Exponential backoff means waiting longer between each retry attempt.

For example, the first retry may wait 1 second, the next 2 seconds, then 4 seconds, and so on. This gives Salesforce time to recover and prevents many clients from retrying simultaneously. Backoff is one of the most effective ways to stabilize integrations under load.

Adding Jitter to Prevent Traffic Spikes

If all systems retry at the same intervals, they can still overload Salesforce.

Jitter adds a small random delay to each retry. This spreads traffic over time, avoiding synchronized retry bursts. In large-scale integrations, jitter significantly reduces the chance of cascading failures.

When to Stop Retrying

Retries should always have a limit. Retrying forever wastes resources and hides real problems.

After a certain number of failed attempts, the request should fail gracefully and be logged for investigation. This protects the integration system and helps teams identify persistent issues.

What Is a Circuit Breaker

A circuit breaker is a safety mechanism that temporarily stops requests when failures exceed a threshold.

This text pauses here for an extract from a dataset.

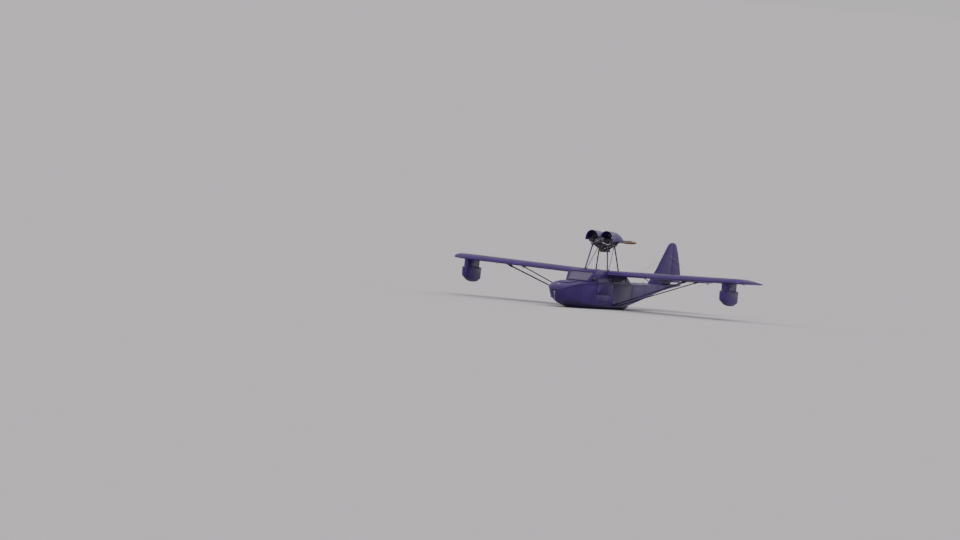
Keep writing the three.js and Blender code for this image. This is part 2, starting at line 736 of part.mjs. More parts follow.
function cylinder(y, z) {
  const rings = CYLINDER_FINS.flatMap(({ from, to, radius }) => [
    [BARREL_RADIUS, from], [radius, from], [radius, to], [BARREL_RADIUS, to],
  ]);
  const outline = [
    [0, CASE_HALF + SEAT_GAP],
    [BARREL_RADIUS, CASE_HALF + SEAT_GAP],
    ...rings,
    [BARREL_RADIUS, HEAD_END],
    [0, HEAD_END],
  ];
  const profile = outline.map(([radius, out]) => new THREE.Vector2(radius, out));
  const geometry = bare(new THREE.LatheGeometry(profile, 14));
  geometry.rotateZ(-Math.PI / 2).translate(0, y, z);
  const positions = Array.from(geometry.getAttribute('position').array);
  return closedGeometry(positions, Array.from(geometry.getIndex().array));
}

function cylinderBank() {
  const barrels = CYLINDER_ROWS.map(({ y }) => cylinder(y, CRANK_Z));
  const pipes = CYLINDER_ROWS.map(({ y, mouth }) => cut(
    join(tube([372, y, 2060], [330, y, 1990], 30, 12), tube([334, y, 1996], [40, mouth, MUFFLER_Z + 8], 30, 12)),
    tube([0, -460, MUFFLER_Z], [0, 160, MUFFLER_Z], MUFFLER_RADIUS + SEAT_GAP, 16),
    box(-100, 0, -500, 200, 1600, 2000),
  ));
  const collector = tube([346, -410, 1985], [346, -70, 1985], 34, 12);
  const rockers = CYLINDER_ROWS.map(({ y }) => prism('y', [
    [380, CRANK_Z - 52], [446, CRANK_Z - 40], [456, CRANK_Z], [446, CRANK_Z + 40], [380, CRANK_Z + 52],
  ], y - 78, y + 78));
  const pushrods = CYLINDER_ROWS.flatMap(({ y }) => [-52, 52].map((step) => (
    tube([CASE_HALF + 4, y + step, CRANK_Z + 74], [400, y + step, CRANK_Z + 34], 10, 8)
  )));
  return join(...barrels, ...pipes, collector, ...rockers, ...pushrods);
}

function muffler() {
  const drum = tube([0, -400, MUFFLER_Z], [0, 40, MUFFLER_Z], MUFFLER_RADIUS, 16);
  const tail = tube([0, 30, MUFFLER_Z], [0, 120, MUFFLER_Z - 14], 24, 12);
  const hangers = [-340, -110].map((y) => box(-20, 20, y, y + 8, MUFFLER_Z, 1875 - SEAT_GAP));
  return join(drum, tail, ...hangers);
}

// Intake box on the front of the crankcase
function airBox() {
  const shell = prism('x', [[-640, 2030], [-640, 2110], [-610, 2150], [-540.3, 2150], [-540.3, 2030]], -88, 88);
  return join(shell, tube([0, -680, 2070], [0, -630, 2070], 34, 16, 30));
}

// Cooling scoop: an arch over one cylinder bank, wide open to the bow
const SCOOP_ROWS = [
  { y: -560, inner: 34, outer: 496, foot: 2096, top: 2408 },
  { y: -540, inner: 40, outer: 490, foot: 2100, top: 2402 },
  { y: -300, inner: 44, outer: 488, foot: 2100, top: 2397 },
  { y: -80, inner: 52, outer: 484, foot: 2100, top: 2374 },
  { y: 60, inner: 70, outer: 474, foot: 2100, top: 2318 },
  { y: 140, inner: 104, outer: 458, foot: 2100, top: 2244 },
];
const SCOOP_STEPS = 18;
const SCOOP_WALL = 9;

function scoopRing({ y, inner, outer, foot, top }) {
  const centre = 0.5 * (inner + outer);
  const half = 0.5 * (outer - inner);
  const arc = (wall) => Array.from({ length: SCOOP_STEPS + 1 }, (_, i) => {
    const angle = Math.PI * (i / SCOOP_STEPS);
    return [centre + (half - wall) * Math.cos(angle), y, foot + (top - foot - wall) * Math.sin(angle) ** 0.8];
  });
  return [...arc(0), ...arc(SCOOP_WALL).reverse()];
}

function scoop() {
  const arch = loft(SCOOP_ROWS.map(scoopRing), 1);
  return cut(
    arch,
    ...CYLINDER_ROWS.map(({ y }) => cylinder(y, CRANK_Z + SEAT_GAP)),
    box(-CASE_HALF - SEAT_GAP, CASE_HALF + SEAT_GAP, -600, 200, 1900, 2212 + SEAT_GAP),
  );
}

// Propeller
function bladeRing({ out, chord, pitch, thick }) {
  const angle = THREE.MathUtils.degToRad(pitch);
  const shape = [[-0.5, 0], [-0.32, 0.42], [0, 0.5], [0.3, 0.34], [0.5, 0], [0.3, -0.2], [0, -0.3], [-0.32, -0.26]];
  return shape.map(([c, t]) => {
    const across = c * chord;
    const deep = t * thick;
    const up = across * Math.cos(angle) - deep * Math.sin(angle);
    const aft = across * Math.sin(angle) + deep * Math.cos(angle);
    return [out, PROP_Y + aft, CRANK_Z + up];
  });
}

function propeller() {
  const blade = loft(BLADE_ROWS.map(bladeRing), 0);
  const other = blade.clone().translate(0, 0, -CRANK_Z).rotateY(Math.PI).translate(0, 0, CRANK_Z);
  const hub = tube([0, 320 + SEAT_GAP, CRANK_Z], [0, 438, CRANK_Z], 62, 20);
  const cap = tube([0, 436, CRANK_Z], [0, 470, CRANK_Z], 62, 20, 24);
  return join(hub, cap, blade, other);
}

// Tail
function finRing({ z, lead, thick }) {
  const chord = FIN_TRAIL - lead;
  const shape = [[0, 0], [0.04, 0.5], [0.16, 0.86], [0.4, 1], [0.75, 0.86], [1, 0.6]];
  const left = shape.slice(1).map(([at, half]) => [0.5 * thick * half, lead + at * chord, z]);
  const right = shape.slice(1).reverse().map(([at, half]) => [-0.5 * thick * half, lead + at * chord, z]);
  return [[0, lead, z], ...left, ...right];
}

function fin() {
  const blank = loft(FIN_ROWS.map(finRing), 2);
  const hinge = (x) => [x, ELEVATOR_HINGE, TAIL_Z];
  const bearing = tube(hinge(-200), hinge(200), TORQUE_TUBE + 0.5, 20);
  const hollow = tube([0, RUDDER_HINGE, 700], [0, RUDDER_HINGE, 2400], 33, 20);
  return cut(blank, bearing, hollow, moved(aftDeck(), 0, 0, SEAT_GAP));
}

function rudderRing({ z, trail }) {
  const half = 20;
  const start = RUDDER_HINGE;
  const middle = start + 0.45 * (trail - start);
  return [
    [half, start, z], [0.7 * half, middle, z], [3, trail, z],
    [-3, trail, z], [-0.7 * half, middle, z], [-half, start, z],
  ];
}

function rudder() {
  const blade = loft(RUDDER_ROWS.map(rudderRing), 2);
  const nose = tube([0, RUDDER_HINGE, RUDDER_BOTTOM], [0, RUDDER_HINGE, FIN_TOP - 1], 20, 16);
  const pin = tube([0, RUDDER_HINGE, 853 + SEAT_GAP], [0, RUDDER_HINGE, 920], 10, 12);
  return join(blade, nose, pin);
}

function tailRing({ x, lead, thick }) {
  const chord = ELEVATOR_HINGE - 30 - lead;
  const shape = [[0, 0], [0.05, 0.55], [0.2, 0.9], [0.5, 1], [1, 0.72]];
  const upper = shape.slice(1).map(([at, half]) => [x, lead + at * chord, TAIL_Z + 0.5 * thick * half]);
  const lower = shape.slice(1).reverse().map(([at, half]) => [x, lead + at * chord, TAIL_Z - 0.5 * thick * half]);
  return [[x, lead, TAIL_Z], ...upper, ...lower];
}

// The inner end meets the side of the fin, so the fin and the far side of it are cut away
function stabilizer() {
  const rings = [{ ...TAIL_ROWS[0], x: 0 }, ...TAIL_ROWS].map(tailRing);
  const finSkin = moved(loft(FIN_ROWS.map(finRing), 2), SEAT_GAP, 0, 0);
  const farSide = box(-1, FIN_CORE, TAIL_ROWS[0].lead - 50, FIN_TRAIL, TAIL_Z - 60, TAIL_Z + 60);
  return cut(loft(rings, 0), finSkin, farSide);
}

function elevatorRing({ x, trail }) {
  const half = 17;
  const start = ELEVATOR_HINGE;
  const middle = start + 0.4 * (trail - start);
  return [
    [x, start, TAIL_Z + half], [x, middle, TAIL_Z + 0.75 * half], [x, trail, TAIL_Z + 3],
    [x, trail, TAIL_Z - 3], [x, middle, TAIL_Z - 0.75 * half], [x, start, TAIL_Z - half],
  ];
}

function elevator() {
  const halfBlade = loft(ELEVATOR_ROWS.map(elevatorRing), 0);
  const notch = prism('z', [[0, 3500], [62, 3500], [62, 3730], [265, 4130], [0, 4130]], 800, 1200);
  const nose = tube([62, ELEVATOR_HINGE, TAIL_Z], [1498, ELEVATOR_HINGE, TAIL_Z], 17.5, 20);
  const left = join(cut(halfBlade, notch), nose);
  const shaft = tube([-100, ELEVATOR_HINGE, TAIL_Z], [100, ELEVATOR_HINGE, TAIL_Z], TORQUE_TUBE, 20);
  return join(left, mirrored(left), shaft);
}

function tailStrut() {
  return cut(
    strut([150, 3260, 705], [760, 3350, 1000], 46, 22),
    moved(hullBlank(), SEAT_GAP, 0, 0),
    moved(stabilizer(), 0, 0, -SEAT_GAP),
    box(0, 1200, 3100, 3620, TAIL_Z, 1200),
  );
}

// Materials
const PAINT = { color: 0x33285a, roughness: 0.42, metalness: 0.1 };
const WING_PAINT = { color: 0x3b2f64, roughness: 0.4, metalness: 0.1 };
const STEEL = { color: 0x50545c, roughness: 0.5, metalness: 0.6 };
const ALLOY = { color: 0x8d9196, roughness: 0.45, metalness: 0.8 };
const CASTING = { color: 0x6b6e72, roughness: 0.6, metalness: 0.6 };
const GLASS_LOOK = { color: 0x9fb4c4, roughness: 0.08, metalness: 0 };
const WOOD = { color: 0x6b4428, roughness: 0.35, metalness: 0 };
const SEAT = { color: 0x7a5a42, roughness: 0.85, metalness: 0 };
const PANEL = { color: 0x202225, roughness: 0.7, metalness: 0.1 };

const group = new THREE.Group();

function add(name, geometry, look) {
  const mesh = new THREE.Mesh(geometry, new THREE.MeshStandardMaterial(look));
  mesh.name = name;
  mesh.geometry.computeVertexNormals();
  group.add(mesh);
}

function addPair(name, geometry, look) {
  add(`${name}_left`, geometry, look);
  add(`${name}_right`, mirrored(geometry), look);
}

add('hull', hull(), PAINT);
addPair('spray_rail', sprayRail(), PAINT);
add('foredeck', foredeck(), PAINT);
add('aft_deck', aftDeck(), PAINT);
add('cabin_frame', cabinFrame(), PAINT);
add('windshield', pane(prism('y', shrunk(WINDSHIELD, 0.6), -1700, SHIELD_TOP.y)), GLASS_LOOK);
add('skylight', pane(prism('z', shrunk(SKYLIGHT, 0.6), ROOF.z - 50, ROOF.z + 50)), GLASS_LOOK);
addPair('quarter_window', pane(prism('x', shrunk(QUARTER_LIGHT, 0.6), 0, 700)), GLASS_LOOK);
addPair('rear_window', pane(prism('x', shrunk(REAR_LIGHT, 0.6), 400, 700)), GLASS_LOOK);
addPair('door', door(), PAINT);
addPair('door_window', doorWindow(), GLASS_LOOK);
add('seat_cushion', seatCushion(), SEAT);
add('seat_back', seatBack(), SEAT);
add('instrument_panel', instrumentPanel(), PANEL);
add('control_column', controlColumn(), STEEL);
add('center_section', centerBlank(), WING_PAINT);
addPair('wing', wingPanel(), WING_PAINT);
addPair('aileron', aileron(), WING_PAINT);
STRUT_ROWS.forEach((row) => addPair(`lift_strut_${row.name}`, liftStrut(row), PAINT));
addPair('float', sideFloat(), PAINT);
addPair('float_pylon', floatPylon(), PAINT);
LEG_ROWS.forEach((row) => addPair(`pylon_leg_${row.name}`, pylonLeg(row), STEEL));
addPair('pylon_brace', pylonBrace(), STEEL);
add('engine_bed', engineBed(), STEEL);
add('crankcase', crankcase(), CASTING);
add('air_box', airBox(), CASTING);
addPair('cylinders', cylinderBank(), CASTING);
addPair('scoop', scoop(), PAINT);
add('muffler', muffler(), STEEL);
add('propeller', propeller(), WOOD);
add('fin', fin(), PAINT);
add('rudder', rudder(), PAINT);
addPair('stabilizer', stabilizer(), WING_PAINT);
add('elevator', elevator(), WING_PAINT);
addPair('tail_strut', tailStrut(), STEEL);

export default group;
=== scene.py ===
import json
import math
from itertools import product
import bmesh
import bpy
from mathutils import Matrix, Vector, noise
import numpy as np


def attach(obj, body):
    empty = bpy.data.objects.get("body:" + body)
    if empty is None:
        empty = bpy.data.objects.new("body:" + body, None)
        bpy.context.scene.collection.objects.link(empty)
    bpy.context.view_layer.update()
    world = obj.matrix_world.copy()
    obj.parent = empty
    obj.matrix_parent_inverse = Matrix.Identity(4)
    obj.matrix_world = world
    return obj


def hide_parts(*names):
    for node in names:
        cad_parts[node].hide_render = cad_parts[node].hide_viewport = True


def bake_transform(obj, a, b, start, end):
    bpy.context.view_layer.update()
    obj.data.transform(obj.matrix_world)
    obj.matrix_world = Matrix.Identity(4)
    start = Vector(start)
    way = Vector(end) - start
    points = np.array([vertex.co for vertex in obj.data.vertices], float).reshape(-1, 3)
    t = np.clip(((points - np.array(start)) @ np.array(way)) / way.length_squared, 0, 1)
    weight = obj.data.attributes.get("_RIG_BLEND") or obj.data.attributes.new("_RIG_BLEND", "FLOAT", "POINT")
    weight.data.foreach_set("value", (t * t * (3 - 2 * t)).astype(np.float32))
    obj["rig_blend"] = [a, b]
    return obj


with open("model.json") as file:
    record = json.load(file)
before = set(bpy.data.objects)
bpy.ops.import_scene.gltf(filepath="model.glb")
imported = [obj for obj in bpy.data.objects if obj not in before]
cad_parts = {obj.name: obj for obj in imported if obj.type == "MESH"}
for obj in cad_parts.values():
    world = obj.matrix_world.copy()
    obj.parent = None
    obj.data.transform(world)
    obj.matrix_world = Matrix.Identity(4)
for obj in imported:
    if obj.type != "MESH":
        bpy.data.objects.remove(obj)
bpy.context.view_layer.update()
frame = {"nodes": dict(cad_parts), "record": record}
cad_nodes = frame["nodes"]

# View of the photograph, in degrees, metres and pixels of a 960 x 540 image
AZIMUTH, ELEVATION, BANK = (math.radians(angle) for angle in (33, 1.3, 4.6))
DISTANCE = 400
PIXELS_PER_METRE = 32.4
IMAGE_WIDTH = 960
SENSOR = 36
WING_ROOT = Vector((0, 0, 1.1))
WING_ROOT_RIGHT = 126 / PIXELS_PER_METRE
WING_ROOT_DOWN = 3.2 / PIXELS_PER_METRE
WATERLINE = 0.0
FLOOR_SIZE = 40000

# Colours, linear
INDIGO = (0.032, 0.009, 0.11)
WING_INDIGO = (0.04, 0.012, 0.125)
STRUT_INDIGO = (0.028, 0.011, 0.078)
WATER_STAIN = (0.052, 0.046, 0.072, 1)
FLOOR_COLOUR = (0.55, 0.53, 0.543)
SKY_COLOUR = (0.86, 0.82, 0.85, 1)
SKY_STRENGTH = 0.7


def vec(x, y, z):
    return Vector((x, y, z))


LEFT, AFT, UP = vec(1, 0, 0), vec(0, 1, 0), vec(0, 0, 1)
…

When too many API calls fail, the circuit breaker opens and blocks further requests for a short period. This prevents overwhelming Salesforce and gives systems time to recover. Once conditions improve, the circuit breaker allows traffic again.

How Circuit Breakers Protect Salesforce Integrations

Circuit breakers act like a pause button during outages.

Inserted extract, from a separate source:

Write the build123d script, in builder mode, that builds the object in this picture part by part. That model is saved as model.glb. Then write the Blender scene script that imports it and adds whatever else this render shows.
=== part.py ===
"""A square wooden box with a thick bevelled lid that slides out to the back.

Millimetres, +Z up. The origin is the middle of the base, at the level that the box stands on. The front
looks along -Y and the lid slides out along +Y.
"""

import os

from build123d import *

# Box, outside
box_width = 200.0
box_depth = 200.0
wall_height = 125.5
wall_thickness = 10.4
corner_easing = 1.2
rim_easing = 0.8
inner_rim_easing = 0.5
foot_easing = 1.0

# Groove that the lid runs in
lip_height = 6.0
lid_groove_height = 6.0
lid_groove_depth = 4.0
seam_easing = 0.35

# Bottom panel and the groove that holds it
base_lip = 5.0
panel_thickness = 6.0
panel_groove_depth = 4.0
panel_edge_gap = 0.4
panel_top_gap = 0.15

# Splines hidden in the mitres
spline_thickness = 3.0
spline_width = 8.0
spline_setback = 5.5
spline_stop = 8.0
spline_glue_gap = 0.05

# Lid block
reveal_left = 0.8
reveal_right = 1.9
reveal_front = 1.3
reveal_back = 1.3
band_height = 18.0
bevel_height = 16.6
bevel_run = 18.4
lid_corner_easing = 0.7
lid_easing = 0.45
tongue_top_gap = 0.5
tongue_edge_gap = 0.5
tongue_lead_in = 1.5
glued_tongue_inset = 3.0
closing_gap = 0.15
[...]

Instead of repeatedly sending failing requests, integrations fail fast and recover cleanly. This reduces pressure on Salesforce and keeps downstream systems stable. In production, circuit breakers are essential for protecting both the platform and your own infrastructure.

Combining Retries and Circuit Breakers

Retries and circuit breakers work best together.

Retries handle small, temporary issues, while circuit breakers protect against larger outages. Together, they create a balanced system that is resilient without being aggressive.

Handling Partial Failures Gracefully

Not all failures should block entire workflows.

For example, if a non-critical update fails after retries, it can be queued for later processing instead of blocking user actions. This approach improves user experience and system reliability.

Observability for Retry and Circuit Breaker Behavior

Without visibility, retry logic can cause hidden problems.

Teams should monitor retry counts, backoff delays, and circuit breaker state changes. Sudden increases often indicate upstream issues or inefficient integration design.

Impact on Production Stability

Well-designed retry and circuit breaker patterns reduce outages, protect API limits, and improve recovery time.

They also reduce on-call stress by preventing cascading failures and making system behavior more predictable during incidents.

Summary

Retry, backoff, and circuit breaker patterns are essential for reliable Salesforce API integrations at scale. Immediate retries increase failure rates, while exponential backoff and jitter stabilize traffic. Circuit breakers protect systems during major issues by failing fast and allowing recovery. By combining these patterns with good observability, teams can build integrations that handle real-world failures gracefully and remain stable under heavy load.